The monastery, dedicated to St Nicholas the Wonderworker, lies at the end of the village of Psača, 3 km from the Kumanovo – Kriva Palanka Road, in Rankovce Municipality. It belongs to the diocese of Osogovo-Kumanovo of the Macedonian Orthodox Church.

== History ==
The monastery church, the only remaining part of the original monastic complex, was erected around 1354 by the Serbian feudal lord Vlatko Paskačić and his father Grand Duke Paskač, nobles of the Serbian Empire. In 1358, Vlatko donated his monastery to Chilandar, a Serbian monastery on Mount Athos.

== Architecture ==
The church is in the form of an elongated cross in a square with a narthex built at the same time. It originally had two domes (following the example of Lesnovo Monastery), but the one above the nave collapsed at some point, leaving the central part of the church uncovered. In the 19th century the church was repaired but the missing dome was never rebuilt.
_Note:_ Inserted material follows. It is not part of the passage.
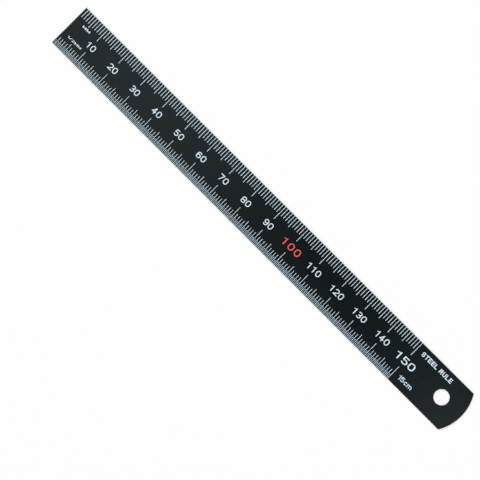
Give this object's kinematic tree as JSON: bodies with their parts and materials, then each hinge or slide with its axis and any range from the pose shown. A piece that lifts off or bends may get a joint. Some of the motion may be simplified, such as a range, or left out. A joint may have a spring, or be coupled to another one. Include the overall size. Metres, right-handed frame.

The outer decoration is in alternate layers of bricks and stone with several double bay windows and some rustic sculpture. The original dedication of the church was inscribed in stone above the entrance but was destroyed during the Bulgarian occupation of Macedonia in World War I since it mentioned Emperor Uroš and King Vukašin as Serbian rulers.

== Fresco painting ==
The fresco decoration in Psača ranks among the best of the mid-14th century. It was executed between 1366 and 1371. On the south wall of the narthex we see the endowers' composition with old Paskač and his wife Ozra paired with Vlatko, holding a model of the church, and his wife Vladislava. In front of them stand their children (grandchildren) Stefan, Uroš and Uglješa, while above them is the icon of St Nicholas to whom the church and monastery were dedicated.

Facing this composition the artists painted young Emperor Uroš and, on his left, his co-ruler and designated heir, King Vukašin of the Mrnjavčević family. These are the best representations of these important historical figures. Both the portraits of the rulers and those of the nobleman with their families are of great importance in studies of medieval costumes. Unfortunately, the inscriptions by the portraits were all destroyed by the Bulgarians during their occupation in World War I. The eyes of King Vukašin and Emperor Uroš were also scratched during the same period.

The depictions of saints are done in strong colors, with much attention paid to psychological portraying. There is a cycle on St Nicholas and a composition Dormition of the Mother of God, while in the apse is the customary Communion of the Apostles with Church Fathers underneath it.

Some of the frescoes were rebrushed in the 19th century.